The city of Albany hosted one of it's biggest Fourth of July celebrations ever.
Thousands of people came to downtown Albany's Riverfront to watch the firework show on Tuesday night as well as the concerts.
It's been about six months since the two January storms devastated the communities.
But on this Independence Day, the people of Albany and many other South Georgia towns came together to celebrate their freedom.
After a recent rash of violence in the city, Albany Police Department beefed up there security at the annual event.
The mere sight of police officers riding on ATV's made many attendees feel much safer.
"Looks like the chief has his hands on the pulse of Albany and he's trying to listen to the citizens with the more police awareness," said Jazzy Q's Mobile Cafe owner Bennie Russell.
Russell said the strong police presence made many of his customers feel welcome.
"They're enjoying as they come by my venue they're telling me how much they enjoy that they have a nice place to go and they feel real safe," remarked Russell.
Dozens of officers were in uniform and plain clothes monitoring the festivities.
"We will be here until everyone leaves including the vendors so throughout the event itself it's going to be a real safe environment," explained APD's Lt. William Dowdell.
Folks like Dana Maples brought her two kids for the first time after moving back to Albany.

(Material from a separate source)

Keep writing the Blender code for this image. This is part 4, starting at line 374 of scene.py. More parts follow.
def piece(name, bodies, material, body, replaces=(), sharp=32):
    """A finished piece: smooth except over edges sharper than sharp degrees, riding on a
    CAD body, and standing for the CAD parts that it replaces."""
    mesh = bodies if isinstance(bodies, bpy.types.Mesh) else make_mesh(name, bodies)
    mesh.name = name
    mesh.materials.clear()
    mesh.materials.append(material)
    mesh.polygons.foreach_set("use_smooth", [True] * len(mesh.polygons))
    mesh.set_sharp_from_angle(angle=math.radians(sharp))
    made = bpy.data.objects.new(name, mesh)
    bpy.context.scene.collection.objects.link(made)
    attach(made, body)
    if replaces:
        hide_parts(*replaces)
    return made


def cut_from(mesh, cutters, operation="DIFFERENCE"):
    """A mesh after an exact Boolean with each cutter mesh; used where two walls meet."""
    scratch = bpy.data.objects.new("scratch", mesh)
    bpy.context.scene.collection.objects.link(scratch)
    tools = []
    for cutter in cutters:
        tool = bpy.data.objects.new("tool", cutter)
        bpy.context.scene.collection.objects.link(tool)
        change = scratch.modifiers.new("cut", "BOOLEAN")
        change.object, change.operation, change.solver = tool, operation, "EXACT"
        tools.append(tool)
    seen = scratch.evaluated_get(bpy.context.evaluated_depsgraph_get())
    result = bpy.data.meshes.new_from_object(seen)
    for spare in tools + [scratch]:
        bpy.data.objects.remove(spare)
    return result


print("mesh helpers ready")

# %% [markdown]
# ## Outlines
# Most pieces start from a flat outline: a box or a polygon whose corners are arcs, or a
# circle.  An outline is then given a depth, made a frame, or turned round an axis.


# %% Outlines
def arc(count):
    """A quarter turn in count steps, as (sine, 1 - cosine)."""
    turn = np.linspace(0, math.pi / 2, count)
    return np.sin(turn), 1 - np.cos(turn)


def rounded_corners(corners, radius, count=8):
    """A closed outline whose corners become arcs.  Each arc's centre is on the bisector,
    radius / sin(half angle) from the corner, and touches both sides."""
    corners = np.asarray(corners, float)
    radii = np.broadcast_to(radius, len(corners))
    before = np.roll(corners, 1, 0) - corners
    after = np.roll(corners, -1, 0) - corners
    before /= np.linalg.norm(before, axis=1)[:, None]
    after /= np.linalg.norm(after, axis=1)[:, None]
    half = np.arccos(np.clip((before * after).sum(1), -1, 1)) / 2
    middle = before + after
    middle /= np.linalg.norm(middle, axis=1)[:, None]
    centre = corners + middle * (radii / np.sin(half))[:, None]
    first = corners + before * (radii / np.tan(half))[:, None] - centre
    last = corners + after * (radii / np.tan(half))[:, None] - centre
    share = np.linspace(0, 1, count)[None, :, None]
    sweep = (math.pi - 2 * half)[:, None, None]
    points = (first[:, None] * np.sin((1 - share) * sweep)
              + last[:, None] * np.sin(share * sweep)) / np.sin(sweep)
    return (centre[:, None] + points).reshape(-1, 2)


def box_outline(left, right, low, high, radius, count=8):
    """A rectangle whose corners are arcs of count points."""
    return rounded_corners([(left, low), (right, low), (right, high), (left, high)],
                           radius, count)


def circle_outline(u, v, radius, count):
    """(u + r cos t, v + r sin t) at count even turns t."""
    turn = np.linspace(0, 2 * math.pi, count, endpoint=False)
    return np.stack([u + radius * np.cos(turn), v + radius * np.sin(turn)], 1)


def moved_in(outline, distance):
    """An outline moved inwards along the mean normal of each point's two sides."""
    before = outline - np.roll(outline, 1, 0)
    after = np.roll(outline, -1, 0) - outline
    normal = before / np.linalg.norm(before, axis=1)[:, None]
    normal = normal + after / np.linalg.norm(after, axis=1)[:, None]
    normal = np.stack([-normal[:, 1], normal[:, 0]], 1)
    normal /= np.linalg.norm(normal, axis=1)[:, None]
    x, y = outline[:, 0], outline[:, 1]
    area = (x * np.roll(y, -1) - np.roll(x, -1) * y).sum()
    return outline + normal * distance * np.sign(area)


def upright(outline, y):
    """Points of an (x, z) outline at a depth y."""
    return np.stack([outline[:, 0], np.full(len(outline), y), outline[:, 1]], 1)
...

"I noticed them around and me and the kids feel really safe coming down here," said Maples.
Even for attendees who parked at the Civic Center, given what happened at the last major concert when dozens of cars were broken into.

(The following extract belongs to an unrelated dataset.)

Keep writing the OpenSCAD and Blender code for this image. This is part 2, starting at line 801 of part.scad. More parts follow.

"It makes it easier for us to be able to enjoy the festivities out here today so feel safe just knowing I don't have to be worried about if someone is going to break into my car," said Sophia Newberry, and for attendees to sit back enjoy what the holiday is really about and of course the fireworks.
Officers were scattered all around downtown Albany including a security detail at the Civic Center to try to prevent car break ins.
City leaders said the event would bring a large boost to the local economy.
Parks and Recreation staff said there were about 12 vendors and merchants participating this year.
Many of them were selling festival favorites ranging from BBQ, corn dogs, funnel cakes and snow cones.
One vendor from Poulan has attended the event for the past 12 years.
This year was a special one for Lela Giddens given the destructive January storms.
"Albany has been hit hard and there's a lot of folks that are struggling and if they can get an opportunity to come out here and maybe take some worries off their mind for a few hours because Albany has gone through a lot this year," said Giddens.
Most of the vendors are local to Southwest Georgia.